Americans still find time to whip up some batter and slide a tray in the oven. It’s easy, and the appeal is multifaceted. Cupcakes are portable, cute and relatively inexpensive. They are also “feminine and girlie,” Ms. Kramer Bussel said, so the majority of cupcake bakers and fans are women.
Cupcake is a term of endearment, but it can also be a rather mean-spirited word. “Cupcake teams” in sports are said to be soft and easily crushed. As food, though, cupcakes are democratic; everyone gets one. And they are libertarian; individual and independent compared with communal cakes, which may not have enough slices for everyone.
Across the Atlantic, where cupcakes have become increasingly popular in the last few years, some bakers said they were perplexed by word of an American cupcake crackdown.
“Over here people think it’s a bit like this innocent cake,” said Jemma Wilson, owner of Crumbs and Doilies, a new cupcake bakery in London. “And it seems more dignified and civilized to eat one portion, unless you kind of eat 10, which obviously happens a lot.”
A sub-debate within the cupcake debate has revolved around whether the meaning of cupcakes has been lost — and it’s not pretty.
Can the cupcake loyalist support the sale of a chocolate Guinness cupcake with green-tea cream-cheese frosting?
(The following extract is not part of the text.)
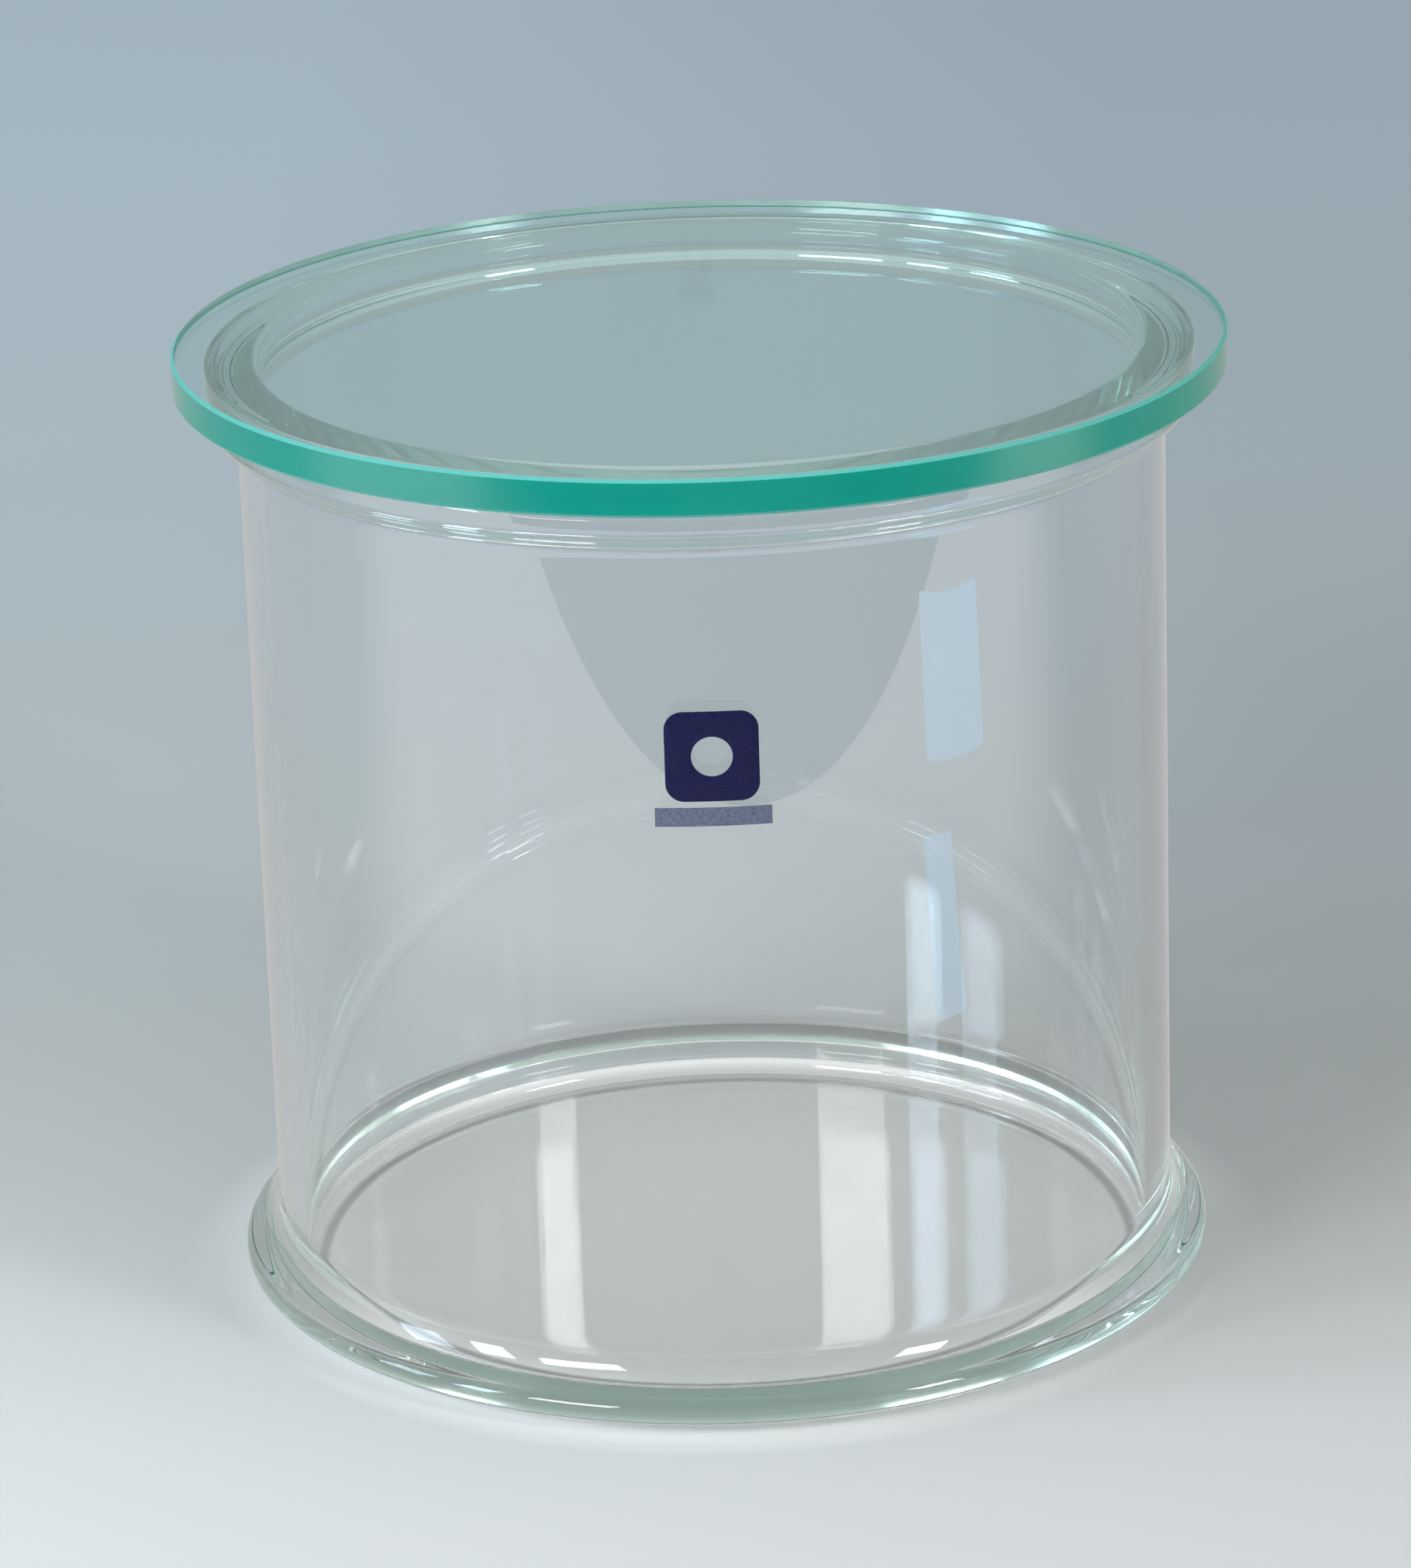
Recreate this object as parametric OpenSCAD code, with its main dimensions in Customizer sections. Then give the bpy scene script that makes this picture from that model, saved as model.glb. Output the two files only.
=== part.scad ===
// Straight-sided glass crystallizing dish with a flared foot, a ground flange
// and a loose flat cover plate. Millimetres, +Z up.
// Origin: centre of the face the dish stands on. The enamel mark faces -Y.

/* [Dish] */
// Outside diameter of the wall
body_d = 150; // [120:1:200]
// Height of the dish without its cover
body_h = 153; // [80:1:200]
// Thickness of the wall
wall = 4; // [3:0.1:6]
// Thickness of the floor
floor_t = 2.2; // [2:0.1:4]
// Radius of the corner between floor and wall, inside
corner_r = 2; // [1:0.1:6]

/* [Flange] */
// How far the flange stands out from the wall
flange_out = 4.8; // [3.5:0.1:6]
// Height of the flange's outer edge
flange_t = 6; // [5:0.1:8]
// Radius of the hollow under the flange
flange_fillet = 3.6; // [3.5:0.1:8]
// Radius of the flange's lower edge
flange_edge_r = 2.6; // [2.5:0.1:3]
// Radius of the flange's upper edge, beside the ground face
flange_face_r = 0.8; // [0.3:0.1:1.5]
// Radius of the fire-polished inner lip
lip_r = 1.6; // [0.5:0.1:2.5]

/* [Foot] */
// How far the foot stands out from the wall
foot_out = 6; // [5.5:0.1:7]
// Height of the middle of the bead round the foot
foot_z = 4.2; // [4:0.1:5]
// Radius of the bead
foot_bead_r = 2.4; // [2.2:0.1:2.6]
// Radius of the hollow above the bead
foot_fillet = 8; // [7:0.1:10]
// Diameter of the flat that the dish stands on
stand_d = 143; // [138:0.5:144]

/* [Cover plate] */
// Diameter of the cover plate
plate_d = 170; // [162:0.5:180]
// Thickness of the cover plate
plate_t = 6; // [4:0.5:8]
// Width of the ground bevel round both edges of the plate
plate_bevel = 0.5; // [0.2:0.1:1]

/* [Enamel mark] */
// Height of the middle of the badge
badge_z = 112; // [60:1:128]
// Side of the badge
badge_w = 14.5; // [10:0.5:18]
// Diameter of the clear window in the badge
badge_window_d = 6.4; // [4:0.1:8]
// Width of the bar under the badge
bar_w = 18; // [12:0.5:24]
// Height of the bar
bar_h = 3; // [2:0.1:5]
// Gap between badge and bar
bar_gap = 1; // [0.5:0.1:3]
// Thickness of the fired enamel
enamel_t = 0.12; // [0.1:0.01:0.3]

/* [Hidden] */
$fn = 128;

body_r = body_d / 2;
inner_r = body_r - wall;
flange_r = body_r + flange_out;
bead_x = body_r + foot_out - foot_bead_r;
stand_r = stand_d / 2;
plate_r = plate_d / 2;
badge_corner_r = badge_w * 0.2;
clear_glass = [0.86, 0.91, 0.90, 0.35];
green_glass = [0.45, 0.80, 0.72, 0.45];
navy = [0.08, 0.10, 0.30];
grey_blue = [0.48, 0.52, 0.62];

// Quarter of a square corner that a circle of radius r hollows out.
// The corner is at the origin and the fillet fills [0, r] x [0, r].
module fillet(r) {
    difference() {
        square(r);
        translate([r, r]) circle(r);
    }
}

// Height of the middle of a hollow of radius fillet_r that touches the wall
// and runs smoothly into a round edge of radius edge_r about (edge_x, edge_y)
function hollow_y(edge_x, edge_y, edge_r, fillet_r) =
    edge_y + sqrt(pow(fillet_r + edge_r, 2) - pow(body_r + fillet_r - edge_x, 2));

// Half section of the flange, upside down on y = 0
module flange_section() {
    edge_x = flange_r - flange_edge_r;
    edge_y = flange_t - flange_edge_r;
    hollow_x = body_r + flange_fillet;
    top_y = hollow_y(edge_x, edge_y, flange_edge_r, flange_fillet);
    difference() {
        polygon([
            [inner_r, 0], [edge_x, 0], [edge_x, edge_y], [hollow_x, top_y], [inner_r, top_y]
        ]);
        translate([hollow_x, top_y]) circle(flange_fillet);
    }
    translate([edge_x, edge_y]) circle(flange_edge_r);
    difference() {
        translate([inner_r, 0]) square([flange_r - inner_r, edge_y]);
        translate([flange_r, 0]) mirror([1, 0]) fillet(flange_face_r);
    }
}

// Half section of the foot. Its underside curves up from the flat to the bead.
module foot_section() {
    reach = bead_x - stand_r;
    under_r = (pow(reach, 2) + pow(foot_z, 2) - pow(foot_bead_r, 2)) / (2 * (foot_z - foot_bead_r));
    down = atan2(foot_z - under_r, reach);
    touch = [bead_x + foot_bead_r * cos(down), foot_z + foot_bead_r * sin(down)];
    hollow_x = body_r + foot_fillet;
    top_y = hollow_y(bead_x, foot_z, foot_bead_r, foot_fillet);
    difference() {
        intersection() {
            polygon([
                [inner_r, 0], [touch.x, 0], touch, [bead_x, foot_z], [hollow_x, top_y], [inner_r, top_y]
            ]);
            union() {
                square([stand_r, top_y]);
                translate([stand_r, under_r]) circle(under_r);
            }
        }
        translate([hollow_x, top_y]) circle(foot_fillet);
    }
    translate([bead_x, foot_z]) circle(foot_bead_r);
}

// Half section of the dish, x is the radius and y the height
module dish_section() {
    square([inner_r, floor_t]);
    translate([inner_r, floor_t]) mirror([1, 0]) fillet(corner_r);
    foot_section();
    difference() {
        union() {
            translate([inner_r, foot_z]) square([wall, body_h - foot_z]);
            translate([0, body_h]) mirror([0, 1]) flange_section();
        }
        translate([inner_r, body_h]) mirror([0, 1]) fillet(lip_r);
    }
}

module dish() {
    color(clear_glass) rotate_extrude() dish_section();
}

module cover_plate() {
    color(green_glass) translate([0, 0, body_h]) {
        cylinder(h = plate_bevel, r1 = plate_r - plate_bevel, r2 = plate_r);
        translate([0, 0, plate_bevel]) cylinder(h = plate_t - 2 * plate_bevel, r = plate_r);
        translate([0, 0, plate_t - plate_bevel])
            cylinder(h = plate_bevel, r1 = plate_r, r2 = plate_r - plate_bevel);
    }
}

// A thin layer on the front of the wall, in the outline that the children draw
module fired_on_wall(z0, z1) {
    intersection() {
        difference() {
            translate([0, 0, z0]) cylinder(h = z1 - z0, r = body_r + enamel_t);
            translate([0, 0, z0 - 1]) cylinder(h = z1 - z0 + 2, r = body_r);
        }
        rotate([90, 0, 0]) linear_extrude(body_r + 1) children();
    }
}

module rounded_square(w, h, r) {
    square([w - 2 * r, h], center = true);
    square([w, h - 2 * r], center = true);
    for (x = [-1, 1], y = [-1, 1])
        translate([x * (w / 2 - r), y * (h / 2 - r)]) circle(r);
}

module enamel_badge() {
    color(navy) fired_on_wall(badge_z - badge_w, badge_z + badge_w)
        translate([0, badge_z]) difference() {
            rounded_square(badge_w, badge_w, badge_corner_r);
            circle(d = badge_window_d);
        }
}

module enamel_bar() {
    bar_z = badge_z - badge_w / 2 - bar_gap - bar_h / 2;
    color(grey_blue) fired_on_wall(bar_z - bar_h, bar_z + bar_h)
        translate([0, bar_z]) square([bar_w, bar_h], center = true);
}

dish();
cover_plate();
enamel_badge();
enamel_bar();
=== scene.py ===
"""Looks for the glass crystallizing dish with its cover plate. Metres, +Z up, mark towards -Y."""
import math

import bmesh
import bpy
from mathutils import Matrix, Vector


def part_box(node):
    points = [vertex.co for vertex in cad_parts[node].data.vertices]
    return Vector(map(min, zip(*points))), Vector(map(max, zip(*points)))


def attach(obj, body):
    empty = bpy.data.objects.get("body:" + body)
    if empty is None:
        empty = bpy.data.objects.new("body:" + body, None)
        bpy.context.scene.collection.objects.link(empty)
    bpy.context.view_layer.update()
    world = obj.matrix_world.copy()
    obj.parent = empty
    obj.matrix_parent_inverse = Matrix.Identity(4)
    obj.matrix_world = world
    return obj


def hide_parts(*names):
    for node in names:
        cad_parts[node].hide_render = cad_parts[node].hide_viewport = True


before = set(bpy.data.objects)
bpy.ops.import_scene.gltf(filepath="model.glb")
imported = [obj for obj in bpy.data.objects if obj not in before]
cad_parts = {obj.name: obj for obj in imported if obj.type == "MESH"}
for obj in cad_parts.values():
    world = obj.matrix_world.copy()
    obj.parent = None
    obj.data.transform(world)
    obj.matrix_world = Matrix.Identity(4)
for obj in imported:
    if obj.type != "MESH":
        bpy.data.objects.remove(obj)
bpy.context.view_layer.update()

MM = 0.001

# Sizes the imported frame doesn't name, all in metres
WALL = 4.0 * MM
FLOOR_T = 2.2 * MM
CORNER_R = 2.0 * MM
LIP_R = 1.6 * MM
FLANGE_OUT = 4.8 * MM
FLANGE_T = 6.0 * MM
FLANGE_FILLET = 3.6 * MM
FLANGE_EDGE_R = 2.6 * MM
FLANGE_FACE_R = 0.8 * MM
FOOT_OUT = 6.0 * MM
FOOT_Z = 4.2 * MM
FOOT_BEAD_R = 2.4 * MM
FOOT_FILLET = 8.0 * MM
STAND_R = 71.5 * MM
PLATE_BEVEL = 0.5 * MM
SEAT_GAP = 0.03 * MM
FLOOR_GAP = 0.25 * MM
ENAMEL_T = 0.12 * MM
ENAMEL_GAP = 0.01 * MM
# Parts of the badge's width: the radius of its corners and the diameter of its window
BADGE_CORNER = 0.2
BADGE_WINDOW = 0.44
# Facets round the dish and the plate
SEGMENTS = 320
# Noise mostly stays between these values
NOISE_SPAN = (0.35, 0.65)

# Sizes taken from the frame
DISH_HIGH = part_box("dish")[1]
PLATE_LOW, PLATE_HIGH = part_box("cover_plate")
BADGE_LOW, BADGE_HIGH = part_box("enamel_badge")
BAR_LOW, BAR_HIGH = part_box("enamel_bar")
BODY_R = DISH_HIGH.x - FOOT_OUT
INNER_R = BODY_R - WALL
FLANGE_R = BODY_R + FLANGE_OUT
BEAD_X = BODY_R + FOOT_OUT - FOOT_BEAD_R
BODY_H = DISH_HIGH.z
PLATE_R = PLATE_HIGH.x

# Camera: a long lens a metre away, looking down at the middle of the dish
CAMERA_AIM_Z = 78.0 * MM
CAMERA_DISTANCE = 1.0454
CAMERA_ELEVATION = 19.518
CAMERA_YAW = -0.0653
CAMERA_PITCH = 0.1677
CAMERA_ROLL = -1.8145
CAMERA_LENS = 145.1
SENSOR = 36.0

# Glass: refractive index, and the absorption's colour and its density per metre
CLEAR_IOR = 1.474
CLEAR_TINT = (0.58, 0.76, 0.68)
CLEAR_DENSITY = 8.0
GREEN_IOR = 1.52
GREEN_TINT = (0.0, 0.97, 0.90)
GREEN_DENSITY = 25.0
# The skin of the plate's ground edge and of its bevels, which are partly opaque
GREEN_EDGE = (0.002, 0.50, 0.42)
GREEN_ARRIS = (0.12, 0.55, 0.50)

# Light is turned many times inside the foot. The clamp is about as bright as a window panel.
BOUNCES = 64
CLAMP = 20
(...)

Has the cupcake been stolen from the people by the baking aristocracy?
For a sense of how charged the subject is, consider what happened in July, when Magnolia Bakery, having vaulted to fad status by an appearance on “Sex and the City,” was briefly shut down by the city health department for not having enough sinks at its Greenwich Village establishment.
“At last!” said a blogger posting on Eater.com. “We neighbors get relief from cupcakistas who don’t realize Duncan Hines makes better-tasting cupcakes.”
After a long debate thread, another blogger wrote, “You people need to go back to the suburbs … Seriously, bunch of grown up New York City residents obsessing over a cupcake shop. I miss the gunfire and crackheads.”
I thought I had seen everything but this take the cake…er…CUPCAKE!